Support road.cc

Like this site? Help us to make it better.

news

New startup gBike combines golf and cycling

No longer a good walk spoiled...

They say golf is the new cycling, but what if you wanted to combine the two?

A new startup aims to get golfers round the course faster by getting them on two electrically powered wheels.

As Mark Twain's saying goes, golf is a good walk spoiled, so why not ruin a cycle ride instead?

Eileen Harrison, the former magazine publisher behind gBike, a startup aimed at selling electric bicycles to golfers, says she took her  inspiration from American oil magnate John D Rockefeller, said to be the first golfer to cycle round his 18 holes.

Harrison also took notes from her 77-year-old father, who as a keen golfer also got into mountain biking in his 70s.

He designed a special golf bag to be carried on his bike, and patented the idea.

Eileen told the Times: “It quickly became clear that one needed to be ‘golf bike fit’ and that some people using the golf bike would not necessarily have the required fitness,” she says. “It was at this point that we decided to make it an e-bike. That way, with the pedal assist, fitness was not a requirement.”

The bikes, known as gBikes, are hand made in New Zealand, and are crowdfunding on Indiegogo to set up a larger production facility in Detroit.

They are designed to work with any golf bag.

It works in either pedal assist or fully electric mode, or, if your battery runs out, on pedal power alone. The early-bird price is $2,999 plus $200 shipping and the estimated delivery time is next June.

 

Add new comment

12 comments

Avatar
Yorkshire wallet | 6 years ago
0 likes

With the right amount of weight over the back I can see this being a wheelie machine.

Avatar
Stable2309 | 6 years ago
0 likes

That Is just plain ugly.

Only people who would put up with that are those who need a younger friend to tell them where their ball lands.

Imagine the grief your mates would give you if seen getting out of this.

Avatar
janusz0 | 6 years ago
0 likes

@Deeferdonk
There is nothing interesting about being curarised, while a machine breathes for you. I'd rather not remember the nightmare hallucinations.

Avatar
Beecho | 6 years ago
0 likes

I play golf (sorry, cricket & football too - love sport, me). This is bollocks.

Avatar
janusz0 | 6 years ago
1 like

I'm worried that there are at least 2 people on this short thread who seem to have some knowledge (i.e. too much:) of golf. Keep cycling friends! I've had a near death experience and, from what I hear about golf, that experience was more interesting.
There's no point in the half dead pointing out that you can get a lot of social interaction going, we can do that better with real sports and physical activities.

Avatar
Deeferdonk replied to janusz0 | 6 years ago
1 like

janusz0 wrote:

I'm worried that there are at least 2 people on this short thread who seem to have some knowledge (i.e. too much:) of golf. Keep cycling friends! I've had a near death experience and, from what I hear about golf, that experience was more interesting. There's no point in the half dead pointing out that you can get a lot of social interaction going, we can do that better with real sports and physical activities.

 

 

a near death experience has got to be more interesting than just about anything so you are setting the  bar quite high!

 

 

Avatar
BehindTheBikesheds | 6 years ago
0 likes

Seriously, just why, to get golfers round quicker? People just play through if there's a group ahead who are slower.

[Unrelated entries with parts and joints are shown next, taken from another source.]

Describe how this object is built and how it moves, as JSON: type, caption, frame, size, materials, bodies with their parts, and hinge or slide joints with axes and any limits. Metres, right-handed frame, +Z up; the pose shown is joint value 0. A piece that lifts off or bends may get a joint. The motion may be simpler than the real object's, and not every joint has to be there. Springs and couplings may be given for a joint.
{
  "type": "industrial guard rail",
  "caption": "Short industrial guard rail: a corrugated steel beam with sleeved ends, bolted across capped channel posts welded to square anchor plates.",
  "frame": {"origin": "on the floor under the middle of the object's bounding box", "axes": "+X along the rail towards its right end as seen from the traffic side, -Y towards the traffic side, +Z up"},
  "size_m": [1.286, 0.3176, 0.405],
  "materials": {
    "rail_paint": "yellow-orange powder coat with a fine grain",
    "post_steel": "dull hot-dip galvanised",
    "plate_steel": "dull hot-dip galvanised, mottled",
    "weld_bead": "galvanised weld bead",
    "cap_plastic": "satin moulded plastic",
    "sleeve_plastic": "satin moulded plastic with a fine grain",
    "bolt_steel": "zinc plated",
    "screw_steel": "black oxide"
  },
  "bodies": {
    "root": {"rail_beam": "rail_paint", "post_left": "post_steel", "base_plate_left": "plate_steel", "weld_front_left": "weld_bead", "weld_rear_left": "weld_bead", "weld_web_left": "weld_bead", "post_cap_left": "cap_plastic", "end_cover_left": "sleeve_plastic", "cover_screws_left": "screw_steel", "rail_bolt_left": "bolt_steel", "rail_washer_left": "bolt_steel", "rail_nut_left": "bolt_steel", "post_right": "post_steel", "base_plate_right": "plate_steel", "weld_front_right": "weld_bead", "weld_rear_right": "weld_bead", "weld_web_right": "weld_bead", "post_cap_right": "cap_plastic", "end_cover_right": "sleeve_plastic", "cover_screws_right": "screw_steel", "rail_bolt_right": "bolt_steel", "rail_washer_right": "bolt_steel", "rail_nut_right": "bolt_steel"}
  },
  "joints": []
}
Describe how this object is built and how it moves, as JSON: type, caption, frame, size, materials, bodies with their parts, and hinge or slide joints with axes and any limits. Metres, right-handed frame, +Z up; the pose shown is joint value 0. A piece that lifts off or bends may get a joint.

And if it's two or more people in a group and one can't walk too fast then the whole group would need them otherwise you're still waiting for the slowest person and that's unsocial. Can just imagine 2/3/4 of these on at any given hole and if one group takes them and the group in front are on foot, then what, oh yeah, play through again, then you have another big gap between groups of players.

Those who can't walk fast are unlikely to want to use a two wheeled bike with a heavy load on the back anyway, a trike would have being far more useful both stability and safety wise given that a course is grass with all it's undulations on a course. Afterall you're aiming this at those who are less physically capable right?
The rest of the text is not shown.